Transferability of AI-Based Hazard Models to Data-Scarce Regions

Summary
In this research line, we explore how to build Machine Learning (ML) based hazard models in areas where data is scarce. ML requires large amounts of data to train models, but data for some hazards is limited or unavailable in certain regions. To address this, we develop methodologies to train models in well-studied areas where data is available and then transfer them to data-scarce regions. Currently, we focus on hailstorms - a phenomenon that is rare, difficult to measure, and causes significant economic losses, particularly in agriculture. However, there is a substantial lack of hailstorm data globally.
In our approach, we combine hailstorm data from the relatively extensive datasets available in the US and transfer these models to Europe, where data is much less abundant, especially in some regions. Limited data from the target region can be incorporated into the workflow to assist with model adaptation and validation.

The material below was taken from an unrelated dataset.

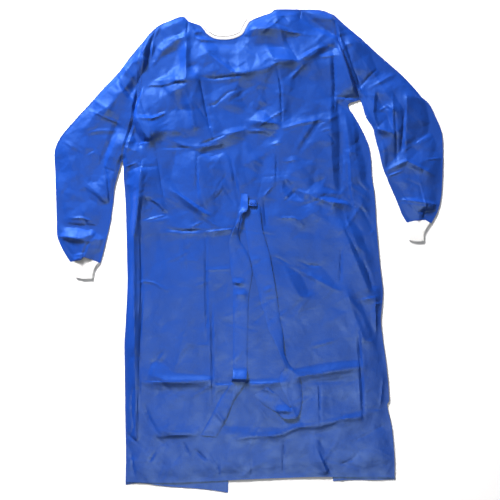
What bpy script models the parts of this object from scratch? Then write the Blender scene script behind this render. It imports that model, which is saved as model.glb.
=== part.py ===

The top image shows a diagram of our main model workflow. Using data from our selected US region (top left), we build a model to predict the probability of hailstorm occurrence in Europe (top right). These models can generate hazard maps for agricultural applications. The bottom images demonstrate an example of this application, showing the modeled probability of experiencing at least one hailstorm per year over mainland Spain, with separate maps for vineyard areas (bottom left) and fruit tree regions (bottom right).
Objectives
- Build ML-based models of natural hazards such as hailstorms.
- Study how to use data from regions outside the area of interest to build models
- Apply novel ML domain shift adaptation techniques
- Use the built models to construct hazard maps